Formatted Title
Real-Time Radon Measurement in the Headspace of Monitoring Wells for the Assessment of Residual LNAPL
Background/Objectives
In recent decades, there has been growing interest in utilizing naturally-occurring radon (Rn) as a method for detecting and quantifying light non-aqueous phase liquids (LNAPLs) in the subsurface. Because of its preferential partitioning into oily phases, the natural concentration of Rn in soil gas at the subsurface can be influenced by LNAPL contamination. Specifically, Rn concentrations in soil gas are expected to decrease in areas impacted by LNAPL compared to background values in uncontaminated zones, creating a measurable Rn deficit that can be used to identify and quantify LNAPL in the subsurface. In this study, we first introduce an analytical model to examine the feasibility of using Rn monitoring data in soil gas to identify and quantify LNAPL in the subsurface.
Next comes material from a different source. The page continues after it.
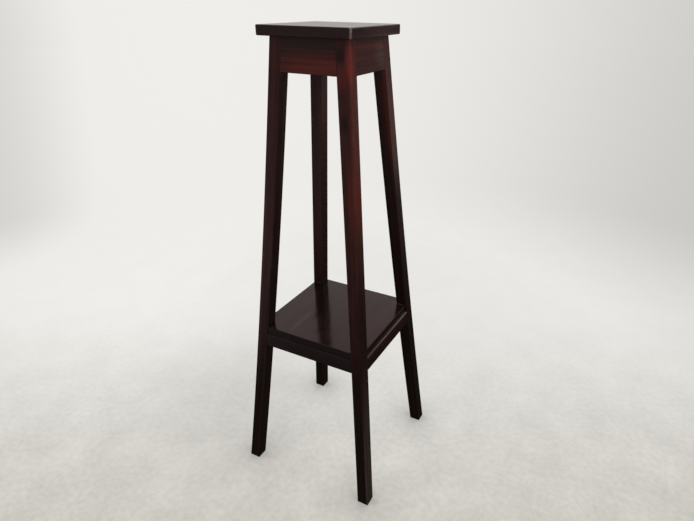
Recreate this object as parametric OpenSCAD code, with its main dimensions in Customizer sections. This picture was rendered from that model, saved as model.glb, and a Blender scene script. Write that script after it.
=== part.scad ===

Next, we present a protocol to use real-time Rn analyzers in the headspace of monitoring wells to assess the contamination of LNAPL in the smear zone.
Approach/Activities
An analytical model was developed to describe the expected Rn behavior in the presence of separate phases in the subsurface. Using the developed solution, the expected vertical Rn concentration profiles in the soil gas above the source zone and in the area not affected by LNAPL were evaluated under different conditions. Based on the simulations performed, it was observed that the parameter that most influences the effectiveness of using Rn as a tracer for LNAPL is the vertical distance of the soil gas probe from the source zone. In particular, at distances greater than 2 m, the method appears to be no longer sensitive to the presence of LNAPL. Therefore, the use of soil gas probes to apply the Rn deficit technique to estimate LNAPL would only be applicable if the probes are installed in close proximity to the source zone. This study presents an alternative method for applying the technique in the headspace of groundwater monitoring wells. The protocol developed, designed for groundwater monitoring wells with a portion of their screen in the vadose zone, is based on the use of portable equipment that allows rapid measurement of the Rn soil gas activity in the vadose zone close to the water table (i.e., smear zone) where LNAPL is typically expected. A preliminary evaluation of the potential of the method was conducted at two Italian sites characterized by accidental subsurface releases of gasoline and diesel from underground storage tanks.
Results/Lessons Learned
In all tests performed, the Rn concentrations in the hydrocarbon-impacted zones were lower than in the background areas, indicating that the proposed protocol is applicable to determine the presence of residual phase in the unsaturated zone, which is not possible with the sole monitoring of the free product in monitoring wells or with water sampling. The method was also effective in estimating the expected concentrations in the investigated area, with results consistent with those available from the characterization phase. In the application of the method, some uncertainties were found related to the presence of heterogeneities in the subsurface (which may affect the estimation of the Rn deficit) and to the temporal variability of Rn emissions from the subsurface, suggesting that in such cases these estimates should be considered semi-quantitative. The results obtained suggest that, from a qualitative point of view, Rn monitoring in the headspace of monitoring wells is a promising, rapid, and minimally invasive screening method that could also potentially reduce the costs associated with field data acquisition. This method proves to be suitable for detecting the presence of LNAPL in both the mobile and residual phases with results consistent with the other lines of evidence available at the sites, such as groundwater and soil gas monitoring. Future efforts should be directed toward evaluating the accuracy of this method for a quantitative assessment of residual LNAPL saturations.